Sophie: Are there any specific works that you draw inspiration from?
Yong-Yu: When I have writer’s block, I’ll go read some of Ocean Vuong’s work. Everything he writes is gorgeous, for lack of a better word.
Sophie: How has your earlier work informed the work you’re currently creating?
Yong-Yu: To be honest, I try to block out my earlier work as much as possible because I find it quite embarrassing. I know that I’m supposed to reflect on my work and everything, but frankly, it’s hard to draw inspiration from middle school me’s badly-written fiction.
Sophie: What is your writing process like? How long do you typically spend on a project? What ideas do you find yourself constantly drawn to?
Yong-Yu: Sometimes when I’m outside, I’ll jot down a few thoughts on my phone that seem like they could become a poem. Then, I’ll forget about them for a while. Other times, I just sit down and start brain-dumping in the hopes that I’ll come up with something usable. I usually get the bulk of my poems done in a day or two because I know that if I stop, I won’t have the motivation to go back to it or I’ll lose my train of thought. I end up writing about cultural identity and the sea quite a bit. Too much, probably. It’s hard not to use ocean imagery when I live right next to it.
Sophie: Can you share some of your thoughts on the literary community? Have you created work in response to other artists? If so, what do you think the importance of this communication is?
Yong-Yu: I wasn’t really involved with the community until a couple of months ago when I joined a teen writers’ Discord server. Now, interacting with some of the people on there is one of my favorite moments of the day. They’re all lovely people, and are incredibly supportive and helpful when offering feedback. I don’t really have friends in real life who write, so I love having a community of online friends that I can do this with. I don’t think I’ve created work directly in response to other artists, but I definitely get an extra shot of motivation after reading other people’s work.

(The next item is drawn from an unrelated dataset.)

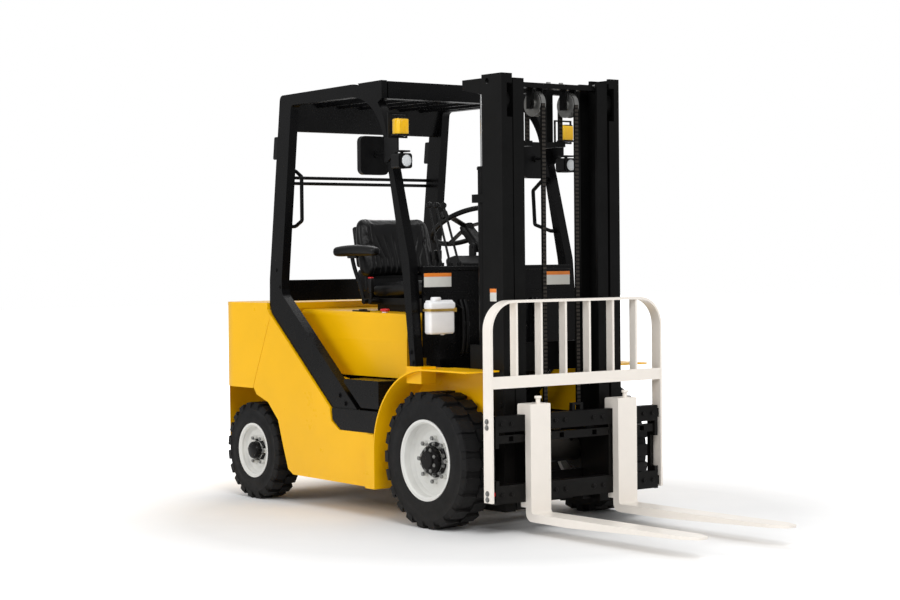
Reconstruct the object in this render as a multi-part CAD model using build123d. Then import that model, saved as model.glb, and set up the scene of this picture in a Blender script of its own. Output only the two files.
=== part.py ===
from build123d import *
import math
import os

# Counterbalanced forklift truck with a two-stage mast, in millimetres.
# X runs forward from the drive axle while modelling, Y to the left, Z up from the ground.
# The finished parts are moved along X so that the origin is at the middle of the footprint.

# Wheels and axles
WHEELBASE = 1600
DRIVE_TYRE_R = 329
DRIVE_TYRE_W = 180
DRIVE_TYRE_Y = 495
DRIVE_RIM_R = 185
STEER_TYRE_R = 262
STEER_TYRE_W = 150
STEER_TYRE_Y = 475
STEER_RIM_R = 137
KINGPIN_Y = 385
RIM_WALL = 9
LUG_DEPTH = 15
DRIVE_DISH = 72
STEER_DISH = 48
DRIVE_SPINDLE_R = 34
STEER_SPINDLE_R = 22
HUB_CAP_T = 14
HUB_BACK = 50
DRIVE_HUB_OUT = 48
STEER_HUB_OUT = 52
KINGPIN_R = 15
AXLE_TUBE_R = 62
DRUM_R = 128
DRUM_W = 55
RUN_GAP = 0.06
SEAT_GAP = 0.3

# Body
BODY_HALF_W = 540
SKIRT_T = 40
RAIL_Y = 306
RAIL_T = 14
INNER_HALF_W = 360
FENDER_HALF_W = BODY_HALF_W + 35
FENDER_INNER_Y = 378
FENDER_T = 8
FENDER_TOP_Z = 765
FENDER_FRONT_X = 322
FENDER_R = 426
SKIRT_BOTTOM_Z = 152
REAR_REACH = 2065
CW_TOP_Z = 1065
CW_BOTTOM_Z = 225
WELL_R = 345
WELL_TOP_Z = 600
TRUNNION_R = 38
DRAWBAR_R = 16
FLOOR_Z = 690
FLOOR_T = 6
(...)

Sophie: How do you think editing and writing are correlated? What does it take to be a “good” editor, and what do you specifically look for in a piece?
Yong-Yu: I think that writing and editing are correlated in the way that one can be a good writer but not a good editor, as in you can be an incredible writer but not know how to give feedback. I look for work that includes each detail with careful intent and conveys its message in a form that is both raw and elegantly-phrased, if that makes sense. For example, a poem where each piece of imagery is there for a distinctive reason and the syntax and diction collaborate to make the reader think about the nuance of the piece.
Sophie: What are your favorite literary magazines and artistic experiences?
Yong-Yu: Wildness, Adroit, Counterclock, and mineral lit are some of my favorites. Every single issue awes me.
Sophie: What projects are you currently working on? What things or ideas do you see yourself exploring in the future?
Yong-Yu: I’m going to be honest, I don’t plan that far ahead. I write spontaneously about whatever idea I’ve had in my head for the past few days. However, I will say that I’d like to tackle more experimental forms of both poetry and prose!
Sophie: What advice do you have to offer young writers that are just starting out in the literary world?
Yong-Yu: Shoot your shot. Because honestly, the worst thing that could happen is that you get a rejection. But you get used to them, and you learn a little bit more about your writing along the way. Shooting your shot also includes reaching out to people or publications. It makes me sad to think about how I would never have found this online community of writer friends if I didn’t reach out to someone about it. I feel like writing means that you have to take chances and just hope for the best.